Sorprende la fuerza que conservan las obsoletas visiones de la guerra fría. Washington se resiste a renunciar a su estrategia de primer golpe y sólo promete reevaluar su desestabilizador escudo antimisiles. París prefiere creerse realmente soberano con su estrategia tout azimut sin entender, como debería hacer también Londres, que mientras no se den pasos reales hacia el desarme nuclear global será muy difícil presionar efectivamente a los nuevos proliferadores. Moscú y Pekín se afanan en la modernización de sus arsenales, creyendo que así garantizan su estatuto de grandes potencias. Ninguno de ellos, en definitiva, está dispuesto hoy a abandonar ese camino, por equivocado que sea.

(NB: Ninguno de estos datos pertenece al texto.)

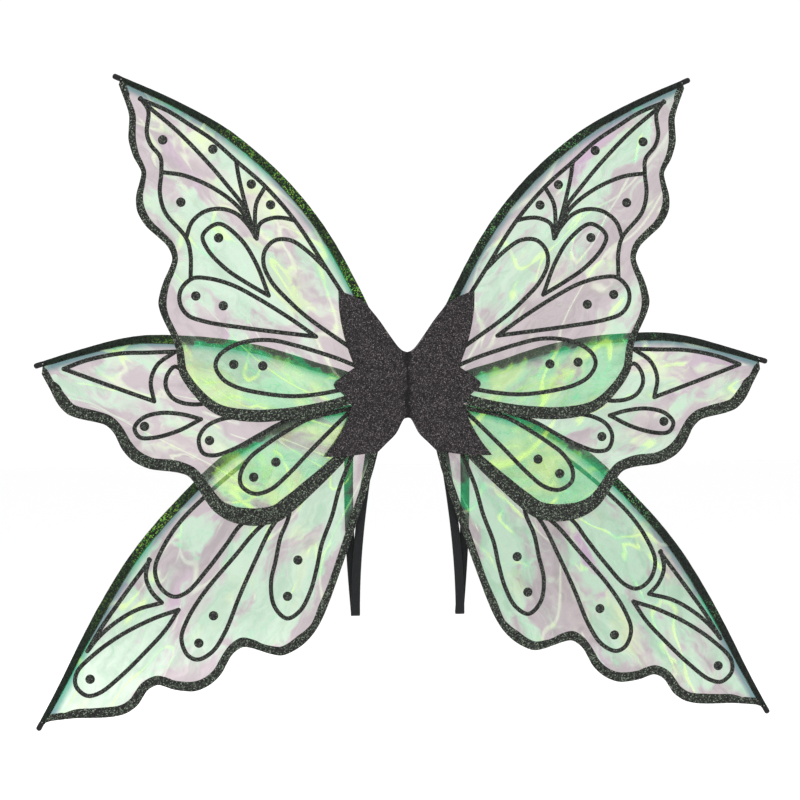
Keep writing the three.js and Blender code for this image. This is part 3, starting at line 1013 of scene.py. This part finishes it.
def stitches(line, level, long=2.6 * MM, gap=1.6 * MM, radius=0.28 * MM):
    """A row of thread stitches along a line on cloth whose back is at y = level."""
    vertices, faces = [], []
    steps = lengths(line)
    for start in np.arange(gap, steps[-1] - long, long + gap):
        at = np.linspace(start, start + long, 5)
        path = np.stack([np.interp(at, steps, line[:, i]) for i in (0, 1)], axis=1)
        rise = (-0.9, 0.35, 0.6, 0.35, -0.9)
        made, around = tube(path, [(ring_of(radius, 6), level + up * radius) for up in rise])
        faces += [tuple(i + len(vertices) for i in face) for face in around]
        vertices += made
    return vertices, faces


def seam_line():
    """The line of the stitches that join front and back, inside the cover's edge."""
    outline = cover_outline()
    line = outline[2:-2]
    return line - sideways(line) * SEAM_INSET * np.sign(signed_area(outline))


def bend_over_fold(made):
    """Moves the piece's placement into its mesh's points."""
    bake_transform(made)


TOP_NOTCH = [(0.2, 38.9), (4.2, 39.8), (11, 45.3), (16, 51.8), (21.5, 59.5)]
BOTTOM_NOTCH = [(21.5, -65.5), (15, -59.3), (7.5, -45.6), (4.2, -40.4), (0.2, -39.6)]


def add_cover(side, sign):
    front = piece(f"{side}_cover_front", front_cover_mesh(sign), sign, "cover")
    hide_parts(f"{side}_front_cover")
    back = piece(f"{side}_cover_back", back_cover_mesh(sign), sign, "felt")
    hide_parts(f"{side}_back_cover")
    parts = [front, back]
    for name, notch in (("top", TOP_NOTCH), ("bottom", BOTTOM_NOTCH)):
        edge = turned_edge_mesh(notch)
        parts.append(piece(f"{side}_{name}_turned_edge", edge, sign, "cover"))
    sewn = stitches(seam_line(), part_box("right_back_cover")[1].y - 0.35 * MM)
    parts.append(piece(f"{side}_cover_stitching", sewn, sign, "thread"))
    for made in parts:
        bend_over_fold(made)


# ---- spine, pad and straps
PAD_CHANNEL = 6 * MM  # from the pad's edge to its sewn channel


def rounded_rectangle(node, corner, spacing, inset=0.0):
    """The outline of a flat rectangular node, or a line inside it, with rounded corners."""
    low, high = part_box(node)
    outline = []
    for turn, x, z in (
        (0, high.x, high.z), (90, low.x, high.z), (180, low.x, low.z), (270, high.x, low.z),
    ):
        x += (inset + corner) * (1 if x == low.x else -1)
        z += (inset + corner) * (1 if z == low.z else -1)
        for angle in np.radians(np.arange(turn, turn + 91, 15)):
            outline.append((x + corner * math.cos(angle), z + corner * math.sin(angle)))
    return divided(np.array([*outline, outline[0]]), spacing)


def pad_mesh():
    low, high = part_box("back_pad")
    outline = rounded_rectangle("back_pad", 6 * MM, 1.5 * MM)
    places, faces = filled(outline, 1.8 * MM)
    edge = nearest(places, outline)
    channel = np.exp(-(((edge - PAD_CHANNEL) / (0.9 * MM)) ** 2))
    back_y = high.y - (1.7 * rounded(edge, 4 * MM) + 0.75 * channel) * MM
    front_y = low.y + 0.8 * rounded(edge, 2 * MM) * MM
    return slab(places, faces, front_y, back_y)


def plain_mesh(node, corner, fall):
    """A flat cloth piece in a node's own box, with rounded edges."""
    low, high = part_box(node)
    outline = rounded_rectangle(node, corner, 1.2 * MM)
    places, faces = filled(outline, 1.5 * MM)
    drop = fall * rounded(nearest(places, outline), 1.5 * MM)
    return slab(places, faces, low.y + drop, high.y - drop)


def tape_mesh():
    """The tape lies against the back of its box, clear of the cover's front."""
    places, faces = filled(rounded_rectangle("seam_tape", 2 * MM, 1.2 * MM), 1.5 * MM)
    front = np.full(len(places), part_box("seam_tape")[1].y - 0.38 * MM)
    return slab(places, faces, front, front + 0.3 * MM)


def stitched_ring(node, inset, corner, sunk, **stitch):
    """A closed row of stitches inside a node's edge, sunk this far into its back face."""
    line = rounded_rectangle(node, corner, 1 * MM, inset)
    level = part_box(node)[1].y - sunk
    return stitches(np.vstack([line, line[0]]), level, **stitch)


def add_spine():
    channel = stitched_ring("back_pad", PAD_CHANNEL, 4 * MM, 0.62 * MM)
    pad, sewn, tape, web = (
        piece(name, made, 1, look)
        for name, made, look in (
            ("back_cushion", pad_mesh(), "felt"),
            ("back_cushion_stitching", channel, "thread"),
            ("seam_strip", tape_mesh(), "tape"),
            ("spine_felt", plain_mesh("spine_web", 1.5 * MM, 0.8 * MM), "tape"),
        )
    )
    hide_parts("back_pad")
    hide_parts("seam_tape")
    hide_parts("spine_web")
    for made in (pad, sewn, tape, web):
        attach(made, "spine")


STRAP_TOP = 9 * MM  # how far each end of the elastic runs up under its patch
OUTER_BOW = 3.5 * MM  # how far the run behind bows outward
FRONT_LEAN = 1.5 * MM  # how far back the front run comes on its way down


def strap_line():
    """The elastic's middle line, from one sewn end down round the turn and up to the other."""
    low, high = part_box("right_strap")
    points = np.array([v.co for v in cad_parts["right_strap"].data.vertices])
    top = points[points[:, 2] > high.z - 1 * MM]
    inner = top[top[:, 0] < top[:, 0].mean()].mean(0)
    outer = top[top[:, 0] > top[:, 0].mean()].mean(0)
    end = points[points[:, 2] < low.z + 1.5 * MM].mean(0)
    turn = (high.y - 0.6 * MM - inner[1] - FRONT_LEAN) / 2
    bottom = low.z + 0.6 * MM + turn
    line = [(inner[0], inner[1], inner[2] + STRAP_TOP)]
    for share in np.linspace(0, 1, 40, endpoint=False):
        x = inner[0] + (end[0] - inner[0]) * math.sin(share * math.pi / 2)
        line.append((x, inner[1] + FRONT_LEAN * share, inner[2] + (bottom - inner[2]) * share))
    for angle in np.linspace(0, math.pi, 16, endpoint=False):
        y = inner[1] + FRONT_LEAN + turn * (1 - math.cos(angle))
        line.append((end[0], y, bottom - turn * math.sin(angle)))
    back_y = inner[1] + FRONT_LEAN + 2 * turn
    for share in np.linspace(1, 0, 41):
        x = outer[0] + (end[0] - outer[0]) * share + OUTER_BOW * math.sin(share * math.pi)
        line.append((x, outer[1] + (back_y - outer[1]) * share, outer[2] + (bottom - outer[2]) * share))
    line.append((outer[0], outer[1], outer[2] + STRAP_TOP))
    return np.array(line)


STRAP_SECTION = (  # across the band and through it, as shares of its half width and half thickness
    (-1, 0.35), (-0.94, 0.85), (-0.6, 1), (0, 1), (0.6, 1), (0.94, 0.85), (1, 0.35),
    (1, -0.35), (0.94, -0.85), (0.6, -1), (0, -1), (-0.6, -1), (-0.94, -0.85), (-1, -0.35),
)
STRAP_HALF = (5.5 * MM, 0.6 * MM)


def strap_mesh(line):
    vertices, uvs = [], []
    half_width, half_thickness = STRAP_HALF
    for (x, y, z), (_, dy, dz), far in zip(line, directions(line), lengths(line)):
        size = math.hypot(dy, dz)
        for across, through in STRAP_SECTION:
            depth = through * half_thickness
            vertices.append((x + across * half_width, y + dz / size * depth, z - dy / size * depth))
            uvs.append((0.5 + across / 2, far))
    faces = [tuple(reversed(face)) for face in ring_faces(len(line), len(STRAP_SECTION))]
    return (vertices, faces), uvs


def add_strap(side, sign):
    line = strap_line()
    mesh, uvs = strap_mesh(line)
    made = piece(f"{side}_elastic_loop", mesh, sign, "strap")
    layer = made.data.uv_layers.new(name="weave")
    for loop in made.data.loops:
        layer.data[loop.index].uv = uvs[loop.vertex_index]
    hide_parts(f"{side}_strap")
    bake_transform(made)
    cloth = plain_mesh("right_strap_patch", 1.5 * MM, 1 * MM)
    patch = piece(f"{side}_sewn_patch", cloth, sign, "felt")
    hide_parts(f"{side}_strap_patch")
    sewn = stitched_ring("right_strap_patch", 2 * MM, 1 * MM, -0.05 * MM, long=2 * MM, gap=1.1 * MM)
    thread = piece(f"{side}_patch_stitching", sewn, sign, "thread")
    for part in (patch, thread):
        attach(part, f"{side}_half")


# ---- putting it together
add_camera()
add_world()
add_floor()
for light in LIGHTS:
    add_light(*light)

wings = [read_wing(name) for name in WINGS]
FILM_TONES = {  # how much of each film looks pink, and the painted shade on the light it lets through (lower on the right-hand and lower wings)
    "left": {"upper": (0.03, 1.0), "middle": (0.12, 0.98), "lower": (0.02, 0.91)},
    "right": {"upper": (0.11, 0.91), "middle": (0.07, 0.90), "lower": (0.02, 0.74)},
}
for side, sign in SIDES:
    for i, name in enumerate(WINGS):
        shift = (0.31 * i * sign, 0, 0.17 * i + 0.4 * sign)
        LOOKS[f"{side}_{name}"] = film(
            f"{side}_{name}_film", sign * LIE[name], shift, *FILM_TONES[side][name],
        )
add_spine()
for side, sign in SIDES:
    add_cover(side, sign)
    add_strap(side, sign)
    for i, wing in enumerate(wings):
        beside = [other for k, other in enumerate(wings) if abs(i - k) == 1]
        add_wing(side, sign, wing, beside)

Esa atracción nuclear también afecta a algunos grupos terroristas, aunque la probabilidad de que lleguen a sus manos es muy remota, si se piensa que su hipotético uso dejaría una huella inequívoca sobre su procedencia, lo que supondría una represalia que ningún Gobierno nacional (donante o vendedor) querrá racionalmente asumir.
Por si lo anterior no fuera suficiente para desequilibrar la balanza a favor de la apuesta proliferadora, aún cabe mencionar la paradoja de que, cuanto más avance el desarme, más relevantes se hacen los pequeños arsenales que ahora poseen potencias nucleares menores, haciendo más decisiva cualquier cabeza nuclear que se consiga esconder. En esas condiciones, y asumiendo que la inspección y la verificación son, por definición, imperfectas, ¿es realista pensar que las grandes potencias asumirán el riesgo de verse sorprendidas por quien haya logrado burlar la vigilancia?
En resumen, más que plantear un objetivo hoy inalcanzable, sería preferible esforzarse en actualizar las reglas de un juego en el que vamos a seguir metidos durante bastante tiempo.
Jesús A. Núñez Villaverde es codirector del Instituto de Estudios sobre Conflictos y Acción Humanitaria (IECAH).